U.S.-ASEAN Eminent Persons Group (EPG): President Obama announced the names of the three representatives, Ambassador Charlene Barshefsky (a former U.S. Trade Representative), Muhtar Kent (Chairman and CEO of the Coca-Cola Company), and Ambassador J. Stapleton Roy (former U.S. Ambassador to Singapore, China, and Indonesia,) in November 2011 at the U.S.-ASEAN Leaders Meeting. This year, the group met with their ASEAN counterparts in Manila and Rangoon. In these meetings and through extensive additional consultations, the group formulated a report containing recommendations on enhanced U.S.-ASEAN engagement for consideration by President Obama, Secretary Clinton, and ASEAN Leaders. The EPG report offers expert insights on topics including engagement and integration among ASEAN Member States across all three Pillars of the ASEAN Community: political/security, economic, and socio-cultural. This important Presidential initiative demonstrates our deepening engagement with multilateral institutions in the Asia-Pacific, and specifically with ASEAN, as we celebrate the 35th anniversary of the establishment of the U.S.-ASEAN Dialogue this year.
ASEAN Secretariat Committee of Permanent Representatives Visit: This September, the United States sponsored a trip to Washington, DC and San Francisco, CA for the ASEAN Committee of Permanent Representatives (CPR), led by U.S. Mission to ASEAN Ambassador David L. Carden. The CPR oversees ASEAN Member States’ interactions with the ASEAN Secretariat and Dialogue Partners such as the United States, and includes one Representative from each of the 10 ASEAN Member States. During their visit, the CPR exchanged best practices across a variety of disciplines with officials drawn from U.S. Government, the private sector, think tanks, and universities, with the goal of improving ASEAN’s capacity to promote sustainable development, improve regional rule of law, and create an environment conducive to economic growth across Southeast Asia.

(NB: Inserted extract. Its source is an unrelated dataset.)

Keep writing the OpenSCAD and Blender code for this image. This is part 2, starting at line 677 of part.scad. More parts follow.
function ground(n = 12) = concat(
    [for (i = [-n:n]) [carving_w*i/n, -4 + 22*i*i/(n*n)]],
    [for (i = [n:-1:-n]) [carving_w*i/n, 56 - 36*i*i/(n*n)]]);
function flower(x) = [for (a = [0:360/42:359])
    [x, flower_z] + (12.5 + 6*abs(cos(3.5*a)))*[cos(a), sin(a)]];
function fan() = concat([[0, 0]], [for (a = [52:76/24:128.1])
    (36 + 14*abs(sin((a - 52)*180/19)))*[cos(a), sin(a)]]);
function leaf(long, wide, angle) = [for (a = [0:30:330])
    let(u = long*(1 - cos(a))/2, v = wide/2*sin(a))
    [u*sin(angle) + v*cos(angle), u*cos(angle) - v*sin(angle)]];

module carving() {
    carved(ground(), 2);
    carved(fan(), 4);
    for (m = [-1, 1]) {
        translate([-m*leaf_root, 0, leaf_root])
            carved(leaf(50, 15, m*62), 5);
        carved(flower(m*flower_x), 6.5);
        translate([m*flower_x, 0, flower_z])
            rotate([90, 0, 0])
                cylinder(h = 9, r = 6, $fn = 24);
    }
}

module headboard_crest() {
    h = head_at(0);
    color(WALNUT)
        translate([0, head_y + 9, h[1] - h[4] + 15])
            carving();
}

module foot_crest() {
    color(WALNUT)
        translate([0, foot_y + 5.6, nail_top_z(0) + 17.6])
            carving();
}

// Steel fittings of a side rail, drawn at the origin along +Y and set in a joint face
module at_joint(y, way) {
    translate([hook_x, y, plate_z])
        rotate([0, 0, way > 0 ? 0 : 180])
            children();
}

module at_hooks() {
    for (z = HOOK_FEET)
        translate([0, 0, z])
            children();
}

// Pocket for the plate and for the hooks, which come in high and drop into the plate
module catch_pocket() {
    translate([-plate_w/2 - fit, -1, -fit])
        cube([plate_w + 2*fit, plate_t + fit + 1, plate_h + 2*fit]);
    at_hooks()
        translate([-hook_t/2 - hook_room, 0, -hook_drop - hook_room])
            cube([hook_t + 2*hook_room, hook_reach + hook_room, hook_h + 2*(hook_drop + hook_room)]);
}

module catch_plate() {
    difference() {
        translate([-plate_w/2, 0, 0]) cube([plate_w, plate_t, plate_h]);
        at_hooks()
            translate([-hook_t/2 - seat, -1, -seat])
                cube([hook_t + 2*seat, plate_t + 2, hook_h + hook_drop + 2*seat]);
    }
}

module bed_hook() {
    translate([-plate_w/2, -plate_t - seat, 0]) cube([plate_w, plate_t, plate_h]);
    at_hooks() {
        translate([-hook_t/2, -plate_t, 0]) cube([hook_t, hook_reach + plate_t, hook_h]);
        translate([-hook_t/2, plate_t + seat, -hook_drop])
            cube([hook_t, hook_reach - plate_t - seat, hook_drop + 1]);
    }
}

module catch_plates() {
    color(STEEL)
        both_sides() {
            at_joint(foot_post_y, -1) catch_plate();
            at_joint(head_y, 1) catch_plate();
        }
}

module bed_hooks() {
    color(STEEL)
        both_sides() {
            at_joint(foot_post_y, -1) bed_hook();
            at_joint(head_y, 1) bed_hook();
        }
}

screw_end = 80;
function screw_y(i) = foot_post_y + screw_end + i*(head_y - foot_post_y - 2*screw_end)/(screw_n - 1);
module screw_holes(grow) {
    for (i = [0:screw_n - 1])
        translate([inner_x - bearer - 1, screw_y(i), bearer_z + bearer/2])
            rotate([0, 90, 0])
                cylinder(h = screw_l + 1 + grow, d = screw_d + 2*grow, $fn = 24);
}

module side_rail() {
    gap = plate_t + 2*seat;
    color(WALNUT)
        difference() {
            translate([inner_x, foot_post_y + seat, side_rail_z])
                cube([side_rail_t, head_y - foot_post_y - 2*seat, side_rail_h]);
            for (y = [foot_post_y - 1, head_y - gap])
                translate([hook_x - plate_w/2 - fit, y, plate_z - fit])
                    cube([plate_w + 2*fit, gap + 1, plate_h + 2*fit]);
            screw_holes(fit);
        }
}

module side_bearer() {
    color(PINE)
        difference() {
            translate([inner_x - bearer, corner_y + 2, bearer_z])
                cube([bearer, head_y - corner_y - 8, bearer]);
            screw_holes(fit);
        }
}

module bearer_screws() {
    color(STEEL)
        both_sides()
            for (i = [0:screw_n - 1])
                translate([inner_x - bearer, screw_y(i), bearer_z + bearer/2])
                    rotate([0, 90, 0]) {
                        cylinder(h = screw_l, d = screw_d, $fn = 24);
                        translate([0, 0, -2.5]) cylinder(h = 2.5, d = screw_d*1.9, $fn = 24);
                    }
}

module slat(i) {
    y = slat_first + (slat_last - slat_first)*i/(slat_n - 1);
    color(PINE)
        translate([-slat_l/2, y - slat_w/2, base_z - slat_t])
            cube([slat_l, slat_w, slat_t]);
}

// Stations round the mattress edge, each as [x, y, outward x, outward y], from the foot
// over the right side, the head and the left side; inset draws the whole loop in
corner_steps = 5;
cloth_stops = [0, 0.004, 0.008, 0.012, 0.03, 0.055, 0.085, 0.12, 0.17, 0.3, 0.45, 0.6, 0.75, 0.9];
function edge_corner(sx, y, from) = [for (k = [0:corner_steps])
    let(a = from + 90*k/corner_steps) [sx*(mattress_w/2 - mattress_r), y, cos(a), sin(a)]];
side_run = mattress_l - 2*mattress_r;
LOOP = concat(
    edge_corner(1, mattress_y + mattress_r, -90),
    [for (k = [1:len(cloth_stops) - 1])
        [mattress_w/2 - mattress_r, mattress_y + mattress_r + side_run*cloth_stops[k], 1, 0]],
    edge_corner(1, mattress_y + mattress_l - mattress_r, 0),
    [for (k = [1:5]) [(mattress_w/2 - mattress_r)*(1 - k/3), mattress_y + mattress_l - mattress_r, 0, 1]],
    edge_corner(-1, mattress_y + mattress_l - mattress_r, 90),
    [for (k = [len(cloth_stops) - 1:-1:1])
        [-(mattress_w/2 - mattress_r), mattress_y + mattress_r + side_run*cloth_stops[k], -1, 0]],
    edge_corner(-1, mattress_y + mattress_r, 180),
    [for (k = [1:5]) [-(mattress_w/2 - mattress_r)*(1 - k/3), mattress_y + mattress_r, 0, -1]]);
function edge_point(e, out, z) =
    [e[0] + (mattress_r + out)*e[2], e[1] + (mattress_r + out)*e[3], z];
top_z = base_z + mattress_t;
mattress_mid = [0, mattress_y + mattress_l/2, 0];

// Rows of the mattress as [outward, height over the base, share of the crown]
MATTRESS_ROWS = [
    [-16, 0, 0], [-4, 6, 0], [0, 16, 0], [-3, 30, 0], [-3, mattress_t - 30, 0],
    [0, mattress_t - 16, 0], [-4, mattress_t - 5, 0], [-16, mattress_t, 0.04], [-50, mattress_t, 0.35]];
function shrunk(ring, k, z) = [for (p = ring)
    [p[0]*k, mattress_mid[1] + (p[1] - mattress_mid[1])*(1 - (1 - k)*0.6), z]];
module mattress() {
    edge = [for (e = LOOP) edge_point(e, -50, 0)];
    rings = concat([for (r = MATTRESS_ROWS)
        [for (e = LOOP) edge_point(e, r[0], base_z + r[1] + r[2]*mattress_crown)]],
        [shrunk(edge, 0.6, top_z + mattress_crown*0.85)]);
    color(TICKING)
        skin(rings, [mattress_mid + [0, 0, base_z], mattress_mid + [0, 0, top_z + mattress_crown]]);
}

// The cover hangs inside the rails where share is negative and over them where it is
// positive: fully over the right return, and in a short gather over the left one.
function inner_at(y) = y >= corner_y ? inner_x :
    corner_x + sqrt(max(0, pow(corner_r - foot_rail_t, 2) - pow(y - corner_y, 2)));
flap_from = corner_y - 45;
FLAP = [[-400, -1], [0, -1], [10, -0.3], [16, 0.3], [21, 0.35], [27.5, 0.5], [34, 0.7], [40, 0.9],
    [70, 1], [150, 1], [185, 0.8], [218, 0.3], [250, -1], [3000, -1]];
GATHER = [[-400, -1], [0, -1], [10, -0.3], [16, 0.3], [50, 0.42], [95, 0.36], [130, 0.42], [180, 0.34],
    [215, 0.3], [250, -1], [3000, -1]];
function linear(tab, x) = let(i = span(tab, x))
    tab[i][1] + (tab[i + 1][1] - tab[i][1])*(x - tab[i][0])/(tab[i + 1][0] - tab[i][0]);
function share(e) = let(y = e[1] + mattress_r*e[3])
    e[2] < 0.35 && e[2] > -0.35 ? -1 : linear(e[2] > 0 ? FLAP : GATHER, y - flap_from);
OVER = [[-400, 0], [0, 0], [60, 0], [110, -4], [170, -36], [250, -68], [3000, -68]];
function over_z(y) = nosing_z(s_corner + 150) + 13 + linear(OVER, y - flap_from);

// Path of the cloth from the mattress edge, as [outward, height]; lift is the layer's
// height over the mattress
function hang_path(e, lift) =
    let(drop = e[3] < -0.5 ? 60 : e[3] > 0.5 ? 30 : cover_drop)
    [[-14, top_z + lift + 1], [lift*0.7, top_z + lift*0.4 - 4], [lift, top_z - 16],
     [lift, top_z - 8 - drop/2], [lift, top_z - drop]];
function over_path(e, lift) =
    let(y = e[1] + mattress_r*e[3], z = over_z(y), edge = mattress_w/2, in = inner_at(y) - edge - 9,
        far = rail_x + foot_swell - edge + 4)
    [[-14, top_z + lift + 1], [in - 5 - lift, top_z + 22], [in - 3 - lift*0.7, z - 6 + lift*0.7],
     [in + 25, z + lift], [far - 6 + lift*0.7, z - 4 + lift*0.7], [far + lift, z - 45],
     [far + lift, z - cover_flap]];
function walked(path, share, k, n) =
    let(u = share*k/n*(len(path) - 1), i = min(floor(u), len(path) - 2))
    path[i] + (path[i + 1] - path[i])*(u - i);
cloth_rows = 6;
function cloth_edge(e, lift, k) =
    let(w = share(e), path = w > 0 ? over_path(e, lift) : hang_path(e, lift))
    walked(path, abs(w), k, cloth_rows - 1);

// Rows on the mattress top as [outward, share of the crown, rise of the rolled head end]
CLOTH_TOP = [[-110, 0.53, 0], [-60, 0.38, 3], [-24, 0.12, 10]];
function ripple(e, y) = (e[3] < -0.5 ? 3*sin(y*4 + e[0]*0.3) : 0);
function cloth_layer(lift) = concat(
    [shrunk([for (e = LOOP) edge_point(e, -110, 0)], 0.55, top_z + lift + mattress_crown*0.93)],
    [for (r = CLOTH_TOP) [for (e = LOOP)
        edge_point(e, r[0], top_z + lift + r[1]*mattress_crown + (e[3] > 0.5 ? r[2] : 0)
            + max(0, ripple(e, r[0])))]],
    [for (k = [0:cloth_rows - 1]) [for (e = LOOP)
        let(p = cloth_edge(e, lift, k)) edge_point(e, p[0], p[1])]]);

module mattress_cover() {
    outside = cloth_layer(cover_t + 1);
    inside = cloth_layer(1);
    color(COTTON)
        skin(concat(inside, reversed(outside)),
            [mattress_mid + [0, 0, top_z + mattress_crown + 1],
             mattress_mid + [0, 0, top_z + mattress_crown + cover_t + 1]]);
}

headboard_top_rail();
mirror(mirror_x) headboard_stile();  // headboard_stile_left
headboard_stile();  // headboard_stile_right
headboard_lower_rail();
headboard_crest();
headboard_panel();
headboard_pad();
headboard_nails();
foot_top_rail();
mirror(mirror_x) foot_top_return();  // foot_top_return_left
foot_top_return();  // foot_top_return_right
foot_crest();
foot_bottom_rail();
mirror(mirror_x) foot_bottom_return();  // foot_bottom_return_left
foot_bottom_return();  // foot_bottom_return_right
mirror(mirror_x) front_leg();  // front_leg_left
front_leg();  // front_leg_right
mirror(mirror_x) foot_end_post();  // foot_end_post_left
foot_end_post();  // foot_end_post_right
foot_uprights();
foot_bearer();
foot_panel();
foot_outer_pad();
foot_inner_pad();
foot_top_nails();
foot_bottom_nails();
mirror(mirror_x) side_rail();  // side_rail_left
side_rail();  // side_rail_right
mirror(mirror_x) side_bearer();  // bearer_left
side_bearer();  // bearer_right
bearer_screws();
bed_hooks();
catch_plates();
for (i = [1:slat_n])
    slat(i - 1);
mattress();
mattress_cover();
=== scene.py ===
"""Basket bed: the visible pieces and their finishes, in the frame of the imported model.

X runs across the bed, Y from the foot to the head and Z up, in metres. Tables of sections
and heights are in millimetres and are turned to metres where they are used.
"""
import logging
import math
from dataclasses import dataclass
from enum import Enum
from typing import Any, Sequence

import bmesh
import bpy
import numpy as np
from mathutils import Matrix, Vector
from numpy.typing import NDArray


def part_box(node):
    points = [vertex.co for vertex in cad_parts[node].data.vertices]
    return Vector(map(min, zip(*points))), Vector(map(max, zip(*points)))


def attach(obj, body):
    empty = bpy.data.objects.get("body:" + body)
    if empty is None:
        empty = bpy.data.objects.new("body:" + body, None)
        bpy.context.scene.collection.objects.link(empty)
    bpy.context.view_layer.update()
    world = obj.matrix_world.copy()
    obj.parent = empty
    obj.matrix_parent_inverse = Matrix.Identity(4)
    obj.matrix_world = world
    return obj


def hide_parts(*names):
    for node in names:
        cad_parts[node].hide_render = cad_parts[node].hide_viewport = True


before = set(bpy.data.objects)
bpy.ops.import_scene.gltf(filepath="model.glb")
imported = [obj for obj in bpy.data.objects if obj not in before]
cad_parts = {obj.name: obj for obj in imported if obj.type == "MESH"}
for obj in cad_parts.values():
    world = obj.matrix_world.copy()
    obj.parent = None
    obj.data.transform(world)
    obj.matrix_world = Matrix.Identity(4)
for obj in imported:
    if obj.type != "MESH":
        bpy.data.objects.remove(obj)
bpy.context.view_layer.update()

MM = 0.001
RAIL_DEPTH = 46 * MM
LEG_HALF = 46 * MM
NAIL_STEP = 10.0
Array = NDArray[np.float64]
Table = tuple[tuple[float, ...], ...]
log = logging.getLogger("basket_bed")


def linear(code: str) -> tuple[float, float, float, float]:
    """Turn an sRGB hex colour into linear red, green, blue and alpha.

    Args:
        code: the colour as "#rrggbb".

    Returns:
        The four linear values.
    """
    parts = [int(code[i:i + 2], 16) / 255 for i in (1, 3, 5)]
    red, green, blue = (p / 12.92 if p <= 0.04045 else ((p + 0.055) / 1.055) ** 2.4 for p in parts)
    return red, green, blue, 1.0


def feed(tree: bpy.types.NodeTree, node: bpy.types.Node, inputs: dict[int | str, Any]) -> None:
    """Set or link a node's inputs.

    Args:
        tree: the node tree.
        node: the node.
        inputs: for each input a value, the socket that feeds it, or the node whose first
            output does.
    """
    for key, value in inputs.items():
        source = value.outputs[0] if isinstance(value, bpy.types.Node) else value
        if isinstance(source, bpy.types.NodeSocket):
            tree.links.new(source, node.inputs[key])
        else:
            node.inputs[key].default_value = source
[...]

Dialogue Partner/Donor Coordination: The United States places a high priority on outreach and collaboration with our development partners in the region and in helping ASEAN strengthen its role in partner coordination. For example, the USAID-AusAID-ASEAN collaboration with the MTV End Exploitation and Trafficking (EXIT) campaign is highlighting ASEAN’s commitment to end trafficking in persons in cooperation with its Dialogue Partners. We are also coordinating support to the AHA Centre. The United States, Japan, Australia, the EU, and New Zealand are working directly with the AHA Centre and the ASEAN Secretariat to balance the types of assistance from each partner to cover AHA Centre's priority needs for systems, staffing and training. The United States and Canada also co-chair the working group on human rights cooperation with ASEAN.
Defense Liaison Officer: In 2011 the United States Pacific Command (PACOM) deployed a Liaison Officer to the U.S. Mission to ASEAN with the objectives of encouraging information-sharing between DOD and other U.S. agencies on multi-national security programs in Southeast Asia, and encouraging deepening and sustained engagement by DOD in ASEAN defense-related fora such as the ASEAN Defense Ministers Meeting Plus (ADMM+) mechanism. Over the past year the Mission's PACOM liaison has assisted with arrangements for the first informal dialogue between the ASEAN Defense Ministers and U.S. Secretary of Defense; coordinated U.S. co-chairmanship with Indonesia of the ADMM+ Expert Working Group on Counterterrorism; and organized a PACOM-sponsored regional workshop on environmental security.